Die Arbeit untersuchte 80 konkrete Anwendungsbeispiele für den Robotereinsatz in den Bereichen Rohstoffanlieferung, Lebensmittelverarbeitung, Verpackung sowie Handel. Dabei zeigte sich, dass der Gelenkarmroboter die am häufigsten eingesetzte Kinematik darstellt. Besonders häufig werden Roboter für sogenannte„Pick-and-Place“-Aufgaben eingesetzt. Von den analysierten „Pick-and-Place“-Beispielen entfiel der größte Anteil auf den Bereich der Verpackung. Hervorzuheben sind dabei innovative Roboterlösungen, die komplexe Handhabungsaufgaben übernehmen können – etwa die schonende Manipulation empfindlicher Produkte. Auch bei verarbeitungstechnischen Prozessen wie Trennen (14%), Fügen (9%) und Formen (4%) nimmt der Robotereinsatz kontinuierlich zu.1
Knickarmroboter und Delta-Roboter am häufigsten in der Lebensmittelindustrie
Knickarmroboter (auch als Gelenkarmroboter bezeichnet) sowie Delta-Roboter kommen in der Lebensmittelindustrie am häufigsten zum Einsatz. Die Dominanz von Knickarmrobotern ist vor allem auf deren vielseitige Einsatzmöglichkeiten entlang der gesamten Produktions- und Logistikkette zurückzuführen. Delta-Roboter sind in der Primärverpackung und bei hohen Taktzeiten alternativlos. Cobots gewinnen an Bedeutung, insbesondere in kleinen und mittleren Betrieben mit schwankenden Produktionsanforderungen.
Im Bereich der Logistik werden Roboter vorrangig für Palettieraufgaben eingesetzt, darüber hinaus auch für das Depalettieren sowie das Kommissionieren von Waren. In der Verarbeitung übernehmen Roboter vor allem Aufgaben wie das präzise Positionieren und Sortieren von Produkten. Innerhalb der Verpackungsprozesse liegt der Schwerpunkt auf dem Umverpacken.
✅ Knickarmroboter (Gelenkarmroboter)
Anwendung: universell, hohe Bewegungsfreiheit, bis zu 6 Achsen
Typische Aufgaben:
-
Handling und Verpackung von Produkten
-
Komplexe Pick-and-Place-Anwendungen
-
Maschinenbeschickung
-
Schneiden, Portionieren, Dekorieren (z. B. von Torten)

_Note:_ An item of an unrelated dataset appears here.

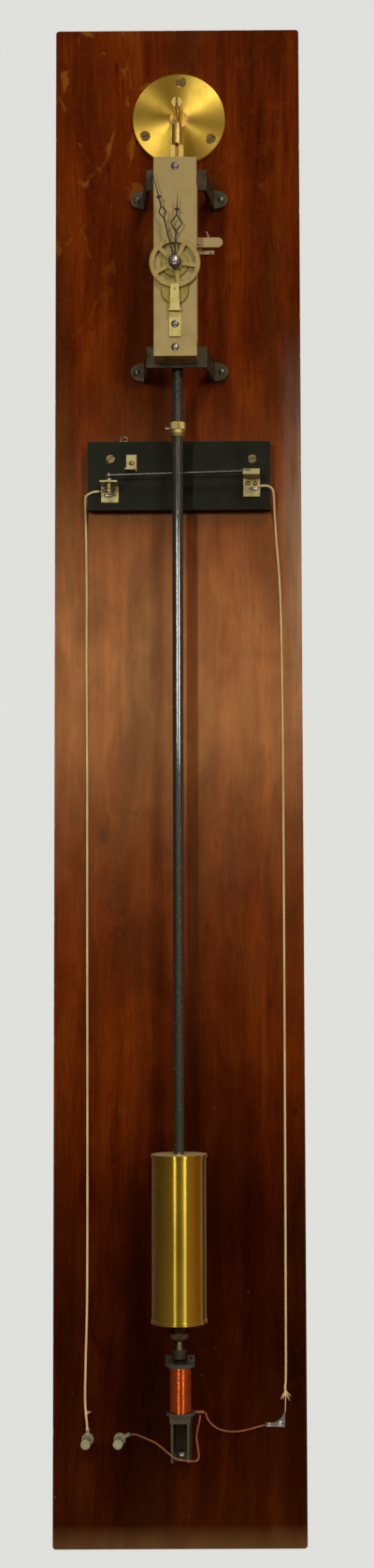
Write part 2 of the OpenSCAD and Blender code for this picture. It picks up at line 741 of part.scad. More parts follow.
// The soft iron at the foot of the pendulum, with a spigot that enters the ferrule
module armature() {
    color([0.16, 0.14, 0.12]) on_rod(pole_z) {
        cylinder(d = armature_d - 1.4, h = armature_h - 0.5);
        translate([0, 0, armature_h - armature_rim_h]) cylinder(d = armature_d, h = armature_rim_h);
        translate([0, 0, armature_h - 0.5]) cylinder(d = rating_screw_d, h = 2);
    }
}

// Movement

module strap_bracket(z) {
    half = strap_w / 2;
    low = half + leg_splay;
    lobe = foot_spacing / 2 - foot_inset;
    color([0.17, 0.16, 0.14]) difference() {
        union() {
            translate([centre_x, face, z - strap_h / 2]) linear_extrude(strap_h)
                for (s = [-1, 1]) {
                    polygon([[s * (half - strap_t), -strap_depth + strap_t], [s * half, -strap_depth + strap_t],
                        [s * low, 0], [s * (low - strap_t), 0]]);
                }
            bar(centre_x - half, centre_x + half, strap_depth - strap_t, strap_depth, z - strap_h / 2,
                z + strap_h / 2);
            for (s = [-1, 1]) {
                at(centre_x + s * lobe, z, 0) cylinder(d = foot_d, h = strap_t);
                at(centre_x, z, 0) linear_extrude(strap_t) polygon([[s * (low - strap_t), -strap_h / 2],
                    [s * lobe, -foot_d / 2], [s * lobe, foot_d / 2], [s * (low - strap_t), strap_h / 2]]);
            }
        }
        for (s = [-1, 1]) {
            at(centre_x + s * foot_spacing / 2, z, -1) cylinder(r = wood_screw_d / 2 + snug, h = strap_t + 2);
            at(centre_x + s * bracket_screw_x, z > plate_z ? spacer_top_z : spacer_bottom_z, strap_depth - strap_t - 1)
                cylinder(r = 1.5 + snug, h = strap_t + 2);
        }
    }
}

module upper_bracket() {
    strap_bracket(upper_bracket_z);
}

module lower_bracket() {
    strap_bracket(lower_bracket_z);
}

module plate_blank(depth) {
    at(centre_x, plate_z, depth) round_plate(plate_w, plate_h, plate_t, 0.6);
}

module back_screw_holes(r, depth, l) {
    for (z = [spacer_top_z, spacer_bottom_z]) for (s = [-1, 1])
        at(centre_x + s * bracket_screw_x, z, depth) cylinder(r = r, h = l, $fn = 24);
}

module front_screw_holes(r, depth, l) {
    for (z = [spacer_top_z, spacer_bottom_z]) at(centre_x, z, depth) cylinder(r = r, h = l, $fn = 24);
}

module pivot_holes(depth, centre_r) {
    at(centre_x, arbor_z, depth) cylinder(r = centre_r + run, h = plate_t + 2, $fn = 32);
    for (z = [inter_z, count_z]) at(centre_x, z, depth) cylinder(r = pivot_d / 2 + run, h = plate_t + 2, $fn = 24);
}

module back_plate() {
    window_w = 19;
    color([0.7, 0.62, 0.42]) difference() {
        plate_blank(back_face);
        pivot_holes(back_face - 1, 1);
        back_screw_holes(1.5 + snug, back_face - 1, plate_t + 2);
        bar(centre_x - window_w / 2, centre_x + window_w / 2, back_face - 1, back_front + 1, pawl_z - 7, pawl_z + 6);
        at_each(click_peg_places(), back_face - 1) cylinder(r = 1 + snug, h = plate_t + 2, $fn = 24);
    }
}

module front_plate() {
    color([0.72, 0.63, 0.43]) difference() {
        plate_blank(front_back);
        pivot_holes(front_back - 1, arbor_d / 2);
        front_screw_holes(1.5 + snug, front_back - 1, plate_t + 2);
        at(centre_x, minute_z, front_back - 1) cylinder(r = pivot_d / 2 + run, h = plate_t + 2, $fn = 24);
        at(centre_x, cock_screw_z(), front_back - 1) cylinder(r = 1.5 + snug, h = plate_t + 2, $fn = 24);
    }
}

module plate_spacers() {
    color([0.62, 0.55, 0.36]) for (s = [-1, 1]) {
        z = s > 0 ? spacer_top_z : spacer_bottom_z;
        difference() {
            bar(centre_x - plate_w / 2, centre_x + plate_w / 2, back_front, front_back, z - spacer_h / 2,
                z + spacer_h / 2);
            bar(centre_x - recess_w / 2, centre_x + recess_w / 2, back_front + (plate_gap - recess_t) / 2,
                front_back - (plate_gap - recess_t) / 2, s > 0 ? z + 4.5 : z - spacer_h / 2 - 1,
                s > 0 ? z + spacer_h / 2 + 1 : z - 4.5);
            for (t = [-1, 1]) at(centre_x + t * bracket_screw_x, z, back_front - 1) cylinder(r = 1.5 + snug, h = 7.5, $fn = 24);
            at(centre_x, z, front_back - 6.5) cylinder(r = 1.5 + snug, h = 7.5, $fn = 24);
        }
    }
}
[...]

Vorteil: extrem flexibel, hygienegerechte Varianten verfügbar
✅ Delta-Roboter
Anwendung in der Lebensmittelindustrie: Hochgeschwindigkeitsanwendungen mit geringem Produktgewicht
Typische Aufgaben:
-
Hochdynamisches Sortieren und Kommissionieren von Lebensmitteln
-
Pick-and-Place in Verpackungsmaschinen
-
Direktes Handling von Lebensmitteln (z. B. Kekse, Pralinen, Fruchtstücke)
Vorteil: hohe Taktzeiten, ideal für den Primärverpackungsbereich, leicht zu reinigen
✅ Scara-Roboter
Anwendung: Schnelle, präzise Montage- oder Verpackungsaufgaben
Typische Aufgaben:
-
Portionieren
-
Etikettieren
-
Verpacken in Blisterverpackungen
Vorteil: kompakt, kosteneffizient, hohe Wiederholgenauigkeit
✅ Cobots (Kollaborative Roboter)
Anwendung: flexible Einsätze bei geringem Automatisierungsgrad
Typische Aufgaben:
-
Manuelle Handlingsunterstützung
-
Kommissionierung kleinerer Chargen
-
Flexible Assistenz beim Verpacken oder Etikettieren
Vorteil: einfache Programmierung, direkte Mensch-Roboter-Kollaboration, ideal für KMU
Gründen für den Robotereinsatz in der Lebensmittelbranche
Ein zentrales Einsatzmotiv von Robotern in der Lebensmittelproduktion besteht nach wie vor in der Ablösung körperlich belastender Tätigkeiten – insbesondere beim Palettieren schwerer Gebinde. Dies spiegelt sich auch in den am häufigsten genannten Gründen für den Robotereinsatz in der Lebensmittelbranche wider:
- Personalreduktion durch Automatisierung,
- Verbesserung der ergonomischen Bedingungen am Arbeitsplatz sowie die
- Reduzierung betrieblicher Kosten.
Roboter sind Schlüsseltechnologie in der Lebensmittelindustrie
Die Analyse der DLG und unsere Praxiserfahrung zeigen klar: Robotertechnik ist in der Lebensmittelbranche unverzichtbar geworden. Vom Schneiden über das Verpacken bis zur Palettierung decken moderne Systeme heute den gesamten Produktionsfluss hygienisch, effizient und reproduzierbar ab.